In [None]:
# import stuff
import gensim.downloader as api
import numpy as np
from sklearn.metrics.pairwise import cosine_similarity
import seaborn as sns
from sklearn.decomposition import PCA
import matplotlib.pyplot as plt
from sklearn.cluster import KMeans
from sklearn.metrics import silhouette_score
import pandas as pd
import plotly.express as px
import plotly, tqdm

words_full = ["king", "queen", "man", "woman", 'happy', 'sad', 'joyful', 'nice', 'apple', 'banana', 'cherry', 'strawberry', 'fork', 'spoon', 'knife', "cutlery", 'moon', 'sun', "planet", "star"]
model = api.load('word2vec-google-news-300')
word_embeddings_full = {w : model[w] for w in words_full}

In [None]:
word_embeddings_full["king"].shape

In [None]:
# example cosine similarity with 3 simple vectors
v_100 = np.array([1, 0, 0]).reshape(1, -1)
v_m100 = np.array([-1, 0, 0]).reshape(1, -1)
v_010 = np.array([0, 1, 0]).reshape(1, -1)
v_200 = np.array([2, 0, 0]).reshape(1, -1)
print(f"SIMILARITY BETWEEN 1 0 0 AND 1 0 0: {cosine_similarity(v_100, v_100)}")
print(f"SIMILARITY BETWEEN 1 0 0 AND 0 1 0: {cosine_similarity(v_100, v_010)}")
print(f"SIMILARITY BETWEEN 1 0 0 AND 2 0 0: {cosine_similarity(v_100, v_200)}")
print(f"SIMILARITY BETWEEN 1 0 0 AND -1 0 0: {cosine_similarity(v_100, v_m100)}")

In [None]:
# example cosinbe similarity with embeddings
v_q = word_embeddings_full["queen"].reshape(1, -1)
v_k = word_embeddings_full["king"].reshape(1, -1)
v_m = word_embeddings_full["man"].reshape(1, -1)
v_w = word_embeddings_full["woman"].reshape(1, -1)
v_s = word_embeddings_full["strawberry"].reshape(1, -1)
v_a = word_embeddings_full["apple"].reshape(1, -1)
print(f"SIMILARITY BETWEEN MAN AND WOMAN: {cosine_similarity(v_m, v_w)}")
print(f"SIMILARITY BETWEEN KING AND QUEEN: {cosine_similarity(v_k, v_q)}")
print(f"SIMILARITY BETWEEN (KING - MAN + WOMAN) AND QUEEN: {cosine_similarity(v_k-v_m + v_w, v_q)}")
print(f"SIMILARITY BETWEEN KING AND STRAWBERRY: {cosine_similarity(v_k, v_s)}")
print(f"SIMILARITY BETWEEN APPLE AND STRAWBERRY: {cosine_similarity(v_a, v_s)}")

In [None]:
# visualize similarity of embeddings in heatmap

words = words_full[4:]
word_embeddings = {k:v for k, v in word_embeddings_full.items() if k in words}

embedding_matrix = np.array(list(word_embeddings.values()))
embedding_matrix.shape
similarity_matrix = cosine_similarity(embedding_matrix)

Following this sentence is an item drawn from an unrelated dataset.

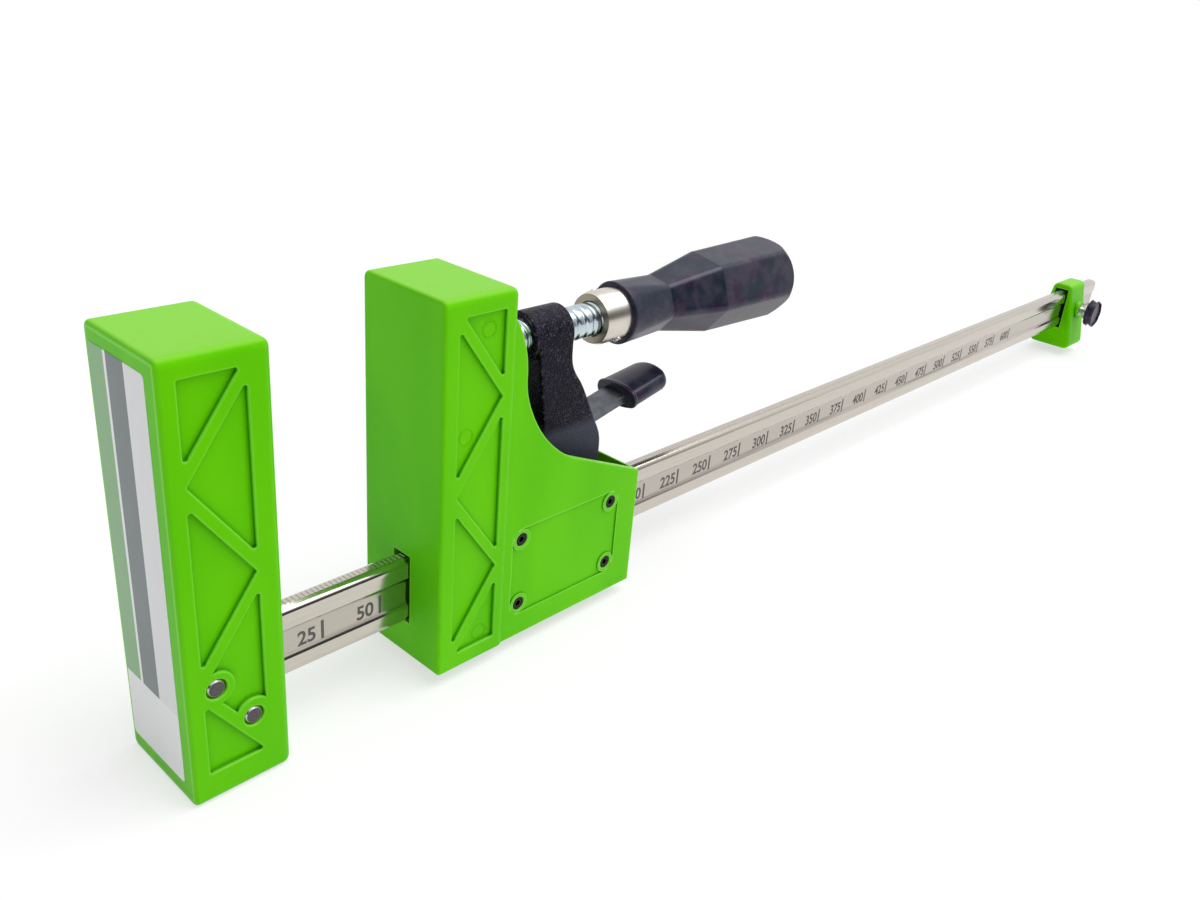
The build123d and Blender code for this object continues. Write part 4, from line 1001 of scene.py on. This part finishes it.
class CLAMP_OT_thumb_knob(bpy.types.Operator):
    """Mould the thumb screw's shallowly fluted knob on its metal hub"""

    bl_idname = "clamp.thumb_knob"
    bl_label = "Thumb knob"

    def execute(self, context):
        c = context.scene.clamp_cap
        low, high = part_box("thumb_knob")
        x, z = (low.x + high.x) / 2, (low.z + high.z) / 2
        # In this order of rings the rims stand out as discs, and the wall between them lies knob_round deeper
        edge = [(1 - math.sin(bend), 1 - math.cos(bend)) for bend in quarter(4)]
        profile = [(high.y - c.hub_length - c.knob_round * run, c.knob_round * fall) for run, fall in edge]
        profile += [(low.y + c.knob_round * run, c.knob_round * fall) for run, fall in reversed(edge)]
        radius = (high.z - low.z) / 2
        grip = ringed_mesh([self.ring(c, (x, y, z), radius - fall) for y, fall in profile])
        finish = black_plastic_finish()
        add_piece("thumb_knob_grip", grip, "thumb_screw_assembly", finish, "thumb_knob")
        sunk = c.hub_length + MM
        hub = turned_mesh([(0, 0), (0, c.hub_radius), (sunk, c.hub_radius), (sunk, 0)])
        hub.transform(Matrix.Translation((x, high.y, z)) @ Matrix.Rotation(-math.pi / 2, 4, "Z"))
        add_piece("thumb_hub", hub, "thumb_screw_assembly", nickel_finish(0.0), "thumb_knob")
        return {"FINISHED"}

    def ring(self, c, centre, radius):
        """The knob's outline, pulled in between its lobes."""
        x, y, z = centre
        points = []
        for spin in circle(ROUND_SIDES):
            reach = radius - c.knob_flute * (0.5 - 0.5 * math.cos(c.knob_lobes * spin))
            points.append((x + reach * math.cos(spin), y, z + reach * math.sin(spin)))
        return points


class CLAMP_OT_spindle(bpy.types.Operator):
    """Cut the spindle's thread and turn its head and neck"""

    bl_idname = "clamp.spindle"
    bl_label = "Spindle"

    def execute(self, context):
        c, t = colours(), context.scene.clamp_threads
        low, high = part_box("spindle")
        axis = Matrix.Translation((0, (low.y + high.y) / 2, (low.z + high.z) / 2))
        radius = (high.z - low.z) / 2
        finish = turned_finish("spindle_zinc", c.zinc, c.zinc_shade, 0.5 * MM, 0.16)
        ends = (t.spindle_start, high.x)
        thread = thread_mesh(finish, ends, radius, t.spindle_depth, t.spindle_pitch, steps=14, sides=40)
        head = turned_mesh([
            (low.x, 0),
            (low.x, radius - t.head_edge),
            (low.x + t.head_edge, radius),
            (t.head_end - t.head_edge, radius),
            (t.head_end, radius - t.head_edge),
            (t.head_end, t.neck_radius),
            (t.spindle_start + MM, t.neck_radius),
            (t.spindle_start + MM, 0),
        ])
        for name, mesh in (("spindle_thread", thread), ("spindle_head", head)):
            mesh.transform(axis)
            tidy(mesh)
            add_piece(name, mesh, "spindle_assembly", finish, "spindle")
        return {"FINISHED"}


class CLAMP_OT_thumb_screw(bpy.types.Operator):
    """Cut the thumb screw's thread"""

    bl_idname = "clamp.thumb_screw"
    bl_label = "Thumb screw"

    def execute(self, context):
        c, t = colours(), context.scene.clamp_threads
        low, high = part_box("thumb_screw")
        half = (high.y - low.y) / 2
        radius = (high.x - low.x) / 2
        centre = (low + high) / 2
        finish = turned_finish("thumb_zinc", c.zinc, c.zinc_shade, 0.4 * MM, 0.2, 1, centre)
        mesh = thread_mesh(finish, (-half, half), radius, t.thumb_depth, t.thumb_pitch, steps=12, sides=24)
        mesh.transform(Matrix.Translation(centre) @ Matrix.Rotation(math.pi / 2, 4, "Z"))
        tidy(mesh)
        add_piece("thumb_screw_thread", mesh, "thumb_screw_assembly", finish, "thumb_screw")
        return {"FINISHED"}


class CLAMP_OT_rail_notches(bpy.types.Operator):
    """Lay the row of notches along the rail's crown"""

    bl_idname = "clamp.rail_notches"
    bl_label = "Rail notches"

    def execute(self, context):
        s = context.scene.clamp_scale
        _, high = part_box("rail")
        finish = rail_finish()
        sunk = 0.2 * s.notch_depth
        mesh = grown_mesh(notch_graph(), {
            "Start": (s.notch_start, 0.0, high.z + (s.notch_depth - sunk) / 2),
            "Count": int((high.x - s.notch_start - s.notch_pitch) / s.notch_pitch),
            "Pitch": s.notch_pitch,
            "Land": (s.notch_pitch - s.notch_gap, s.notch_reach, s.notch_depth + sunk),
            "Slope": s.notch_slope,
            "Material": finish.material,
        })
        tidy(mesh)
        add_piece("rail_notches", mesh, "frame", finish)
        return {"FINISHED"}


def text_mesh(body, weight):
    """Plain digits as a mesh 1 thick, with their lower left corner at the origin, and its size."""
    curve = bpy.data.curves.new("digits", "FONT")
    curve.body = body
    curve.extrude = 0.5
    curve.resolution_u = 6
    curve.offset = weight
    mesh = plain_mesh(link("digits", curve))
    corner, far = (Vector([pick(v.co[i] for v in mesh.vertices) for i in range(3)]) for pick in (min, max))
    mesh.transform(Matrix.Translation(-corner))
    return mesh, far - corner


class CLAMP_OT_rail_scale(bpy.types.Operator):
    """Print the scale's lines and numbers in the rail's groove"""

    bl_idname = "clamp.rail_scale"
    bl_label = "Rail scale"

    def execute(self, context):
        s = context.scene.clamp_scale
        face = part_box("rail")[0].y + s.groove_depth
        upright = Matrix.Rotation(math.pi / 2, 4, "X")
        block = Matrix.Diagonal((s.line_width, s.ink_lift, s.line_high - s.line_low, 1.0))
        sizes = {2: (s.pair_width, s.pair_gap), 3: (s.trio_width, s.trio_gap)}
        widest = {digits: text_mesh("0" * digits, s.digit_weight)[1] for digits in sizes}
        shape = bmesh.new()
        for i in range(s.marks):
            mark = s.first + i * s.step
            body = str(round(mark / MM))
            width, gap = sizes[len(body)]
            mesh, size = text_mesh(body, s.digit_weight)
            wide = width / widest[len(body)].x
            tall = (s.digit_high - s.digit_low) / widest[len(body)].y
            mesh.transform(Matrix.Diagonal((wide, tall, s.ink_lift, 1.0)))
            left = mark - gap - size.x * wide
            mesh.transform(Matrix.Translation((left, face, FOOT + s.digit_low)) @ upright)
            shape.from_mesh(mesh)
            bpy.data.meshes.remove(mesh)
            line = Matrix.Translation((mark, face - s.ink_lift / 2, FOOT + (s.line_low + s.line_high) / 2))
            bmesh.ops.create_cube(shape, size=1.0, matrix=line @ block)
        mesh = mesh_of(shape)
        tidy(mesh)
        add_piece("rail_scale", mesh, "frame", plain_finish("scale_ink", colours().ink, 0.5))
        return {"FINISHED"}


class CLAMP_OT_label(bpy.types.Operator):
    """Stick the plain striped label on the back of the fixed jaw"""

    bl_idname = "clamp.label"
    bl_label = "Label"

    def execute(self, context):
        s = context.scene.clamp_label
        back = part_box("fixed_jaw_cover")[0].x + 0.01 * MM
        middle = Vector(((s.near + s.far) / 2, FOOT + (s.low + s.high) / 2))
        half = Vector(((s.far - s.near) / 2 - s.corner, (s.high - s.low) / 2 - s.corner))
        shape = bmesh.new()
        outline = []
        for turned, (side, rise) in enumerate(((1, 1), (-1, 1), (-1, -1), (1, -1))):
            for bend in quarter(8):
                turn = math.pi / 2 * turned + bend
                y = middle.x + side * half.x + s.corner * math.cos(turn)
                z = middle.y + rise * half.y + s.corner * math.sin(turn)
                outline.append(shape.verts.new((back, y, z)))
        sheet = shape.faces.new(outline)
        top = bmesh.ops.extrude_face_region(shape, geom=[sheet])["geom"]
        risen = [v for v in top if isinstance(v, bmesh.types.BMVert)]
        bmesh.ops.translate(shape, verts=risen, vec=(-s.thickness, 0, 0))
        bmesh.ops.recalc_face_normals(shape, faces=shape.faces)
        add_piece("label", mesh_of(shape), "frame", self.film(s))
        return {"FINISHED"}

    def film(self, s):
        """Printed film: two stripes over a plain ground, under a light gloss."""
        c = colours()
        made = Finish("label_film", Specular_IOR_Level=0.35)
        _, y, z = made.split(made.place)
        wave = made.noise(20 * MM, 1.0)
        above = z > FOOT + s.stripe_foot
        sage = above * (y > s.sage_edge)
        slate = above * (y < s.slate_start) * (y > s.slate_end)
        gap = above * (y > s.slate_start) * (y < s.sage_edge)
        ground = made.mix(above, c.label_foot, c.label)
        parted = made.mix(gap, ground, c.label_foot)
        striped = made.mix(slate, made.mix(sage, parted, c.label_sage), c.label_slate)
        made.feed("Base Color", made.mix(0.06 * made.noise(0.7 * MM, 3.0), striped, c.label_foot))
        made.feed("Roughness", 0.28 + 0.1 * wave)
        made.feed("Normal", made.bump(wave, 0.06 * MM))
        return made


class CLAMP_OT_studio(bpy.types.Operator):
    """Set up the white floor, the soft light and the camera"""

    bl_idname = "clamp.studio"
    bl_label = "Studio"

    def execute(self, context):
        s = context.scene.clamp_studio
        context.scene.view_settings.view_transform = "Standard"
        self.floor(s)
        self.sky(context.scene, s)
        self.lamp(s)
        self.camera(context.scene, s)
        return {"FINISHED"}

    def backdrop_rays(self, graph):
        """1 for rays that show the plain white backdrop: the camera's, mirrored and refracted ones."""
        seen, mirrored, refracted = (
            graph.node("ShaderNodeLightPath", output=f"Is {kind} Ray")
            for kind in ("Camera", "Glossy", "Transmission")
        )
        return seen.maths("MAXIMUM", mirrored.maths("MAXIMUM", refracted))

    def floor(self, s):
        shape = bmesh.new()
        bmesh.ops.create_grid(shape, x_segments=8, y_segments=8, size=s.floor_size / 2)
        bmesh.ops.translate(shape, verts=shape.verts, vec=(0, 0, FOOT))
        floor = link("floor", mesh_of(shape))
        paper = Finish("floor_paper", Base_Color=(*s.floor, 1.0), Roughness=1.0, Specular_IOR_Level=0.0)
        glow = paper.node("ShaderNodeEmission", values={"Color": WHITE, "Strength": 1.0})
        share = self.backdrop_rays(paper) * s.floor_glow
        surface = Wire(paper, paper.surface.outputs[0])
        both = paper.node("ShaderNodeMixShader", values={0: share, 1: surface, 2: glow})
        paper.tree.links.new(both.socket, paper.tree.nodes["Material Output"].inputs["Surface"])
        paint([floor], paper)

    def sky(self, scene, s):
        """White all round to light the clamp, but a dim room behind the camera for what mirrors it."""
        world = bpy.data.worlds.new("studio")
        world.use_nodes = True
        world.node_tree.nodes.clear()
        graph = Graph(world.node_tree)
        light, white, room = (
            graph.node("ShaderNodeBackground", values={"Color": WHITE, "Strength": strength})
            for strength in (s.sky, 1.0, s.room)
        )
        towards = graph.node("ShaderNodeTexCoord", output="Generated")
        ahead = graph.dot(towards, (-math.sin(s.camera_turn), math.cos(s.camera_turn), 0))
        height = graph.split(towards)[2]
        lit = graph.smooth(ahead, -0.1, 0.35).maths("MAXIMUM", graph.smooth(height, 0.42, 0.62))
        mirrored = graph.node("ShaderNodeLightPath", output="Is Glossy Ray")
        mirror = graph.node("ShaderNodeMixShader", values={0: lit, 1: room, 2: white})
        plain = graph.node("ShaderNodeMixShader", values={0: mirrored, 1: white, 2: mirror})
        both = graph.node("ShaderNodeMixShader", values={0: self.backdrop_rays(graph), 1: light, 2: plain})
        end = graph.tree.nodes.new("ShaderNodeOutputWorld")
        graph.tree.links.new(both.socket, end.inputs["Surface"])
        scene.world = world

    def lamp(self, s):
        sun = bpy.data.lights.new("soft_lamp", "SUN")
        sun.energy = s.lamp
        sun.angle = s.lamp_spread
        link("soft_lamp", sun).rotation_euler = (s.lamp_near, s.lamp_along, 0)

    def camera(self, scene, s):
        holder = link("camera", bpy.data.cameras.new("camera"))
        holder.data.sensor_fit = "HORIZONTAL"
        holder.data.sensor_width = SENSOR
        holder.data.lens = s.lens
        holder.data.clip_start = 10 * MM
        a, e, r = s.camera_turn, s.camera_tilt, s.camera_roll
        back = Vector((math.sin(a) * math.cos(e), -math.cos(a) * math.cos(e), math.sin(e)))
        right = Vector((0, 0, 1)).cross(back).normalized()
        up = back.cross(right)
        across = math.cos(r) * right + math.sin(r) * up
        upward = math.cos(r) * up - math.sin(r) * right
        facing = Matrix((across, upward, back)).transposed().to_4x4()
        holder.matrix_world = Matrix.Translation(s.camera_place) @ facing
        scene.camera = holder


GROUPS = {
    "clamp_colours": ClampColours,
    "clamp_scale": ClampScale,
    "clamp_rail": ClampRail,
    "clamp_cap": ClampCap,
    "clamp_threads": ClampThreads,
    "clamp_label": ClampLabel,
    "clamp_studio": ClampStudio,
}

OPERATORS = (
    CLAMP_OT_green_mouldings,
    CLAMP_OT_castings,
    CLAMP_OT_steel_parts,
    CLAMP_OT_black_plastics,
    CLAMP_OT_hidden_parts,
    CLAMP_OT_rail_bar,
    CLAMP_OT_spindle,
    CLAMP_OT_trigger_leaf,
    CLAMP_OT_ferrule,
    CLAMP_OT_trigger_cap,
    CLAMP_OT_thumb_screw,
    CLAMP_OT_thumb_knob,
    CLAMP_OT_rail_notches,
    CLAMP_OT_rail_scale,
    CLAMP_OT_label,
    CLAMP_OT_studio,
)


class CLAMP_PT_sidebar(bpy.types.Panel):
    """Lists the clamp's pieces and their sizes"""

    bl_label = "Panel clamp"
    bl_idname = "CLAMP_PT_sidebar"
    bl_space_type = "VIEW_3D"
    bl_region_type = "UI"
    bl_category = "Clamp"

    def draw(self, context):
        for operator in OPERATORS:
            self.layout.operator(operator.bl_idname)
        for group in GROUPS:
            box = self.layout.box()
            values = getattr(context.scene, group)
            for key in values.bl_rna.properties.keys():
                if key not in ("rna_type", "name"):
                    box.prop(values, key)


def register():
    for kind in (*GROUPS.values(), *OPERATORS, CLAMP_PT_sidebar):
        bpy.utils.register_class(kind)
    for key, kind in GROUPS.items():
        setattr(bpy.types.Scene, key, bpy.props.PointerProperty(type=kind))


def unregister():
    for key in GROUPS:
        delattr(bpy.types.Scene, key)
    for kind in (CLAMP_PT_sidebar, *reversed(OPERATORS), *GROUPS.values()):
        bpy.utils.unregister_class(kind)


def main():
    register()
    for operator in OPERATORS:
        group, name = operator.bl_idname.split(".")
        getattr(getattr(bpy.ops, group), name)()


if __name__ == "__main__":
    main()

plt.figure(figsize=(10, 8))
sns.heatmap(similarity_matrix, annot=True, fmt=".2f", cmap='viridis', cbar=True
            , xticklabels=words, yticklabels=words)
plt.xlabel('Sample Index')
plt.ylabel('Sample Index')
plt.title('Similarity Matrix with Color Coding')
plt.show()



In [None]:
# Visualize embeddings in 2 dimensions using PCA
embedding_matrix.shape
pca = PCA(n_components=2)
reduced_data = pca.fit_transform(embedding_matrix)
reduced_data

# Define colors
colors = ['blue'] * 4 + ['red'] * 4 + ['green'] * 4 + ['cyan'] * 4
colors = colors[:len(reduced_data)]

# Extract X and Y coordinates
x_values = [point[0] for point in reduced_data]
y_values = [point[1] for point in reduced_data]

# Create a 2D scatter plot
plt.figure(figsize=(8, 6))
plt.scatter(x_values, y_values, color=colors, s = 150)
plt.xticks([])
plt.yticks([])
plt.show()


In [None]:
# Visualize embeddings in 3 dimensions using PCA
pca = PCA(n_components=3)
reduced_data = pca.fit_transform(embedding_matrix)

# Extract X, Y, and Z coordinates
x_values = [point[0] for point in reduced_data]
y_values = [point[1] for point in reduced_data]
z_values = [point[2] for point in reduced_data]

# Create a 3D scatter plot
fig = plt.figure(figsize=(10, 8))
ax = fig.add_subplot(111, projection='3d')  # Add a 3D subplot
ax.scatter(x_values, y_values, z_values, color=colors, s=100)
ax.set_xticks([])
ax.set_yticks([])
ax.set_zticks([])

plt.show()


In [None]:
silhouette_scores = []
kmeans_labels = {}
for k in tqdm.tqdm(range(2, 12)):
    kmeans = KMeans(n_clusters=k, 
                    random_state=42, 
                    n_init = 'auto').fit(embedding_matrix)
    kmeans_labels[k] = kmeans.labels_
    silhouette_scores.append(
        {
            'k': k,
            'silhouette_score': silhouette_score(embedding_matrix, 
                kmeans_labels[k], metric = 'cosine')
        }
    )

for e in zip(kmeans_labels[4], words):
    print(e)

fig = px.line(pd.DataFrame(silhouette_scores).set_index('k'),
       title = '<b>Silhouette scores for K-means clustering</b>',
       labels = {'value': 'silhoutte score'}, 
       color_discrete_sequence = plotly.colors.qualitative.Alphabet)
fig.update_layout(showlegend = False)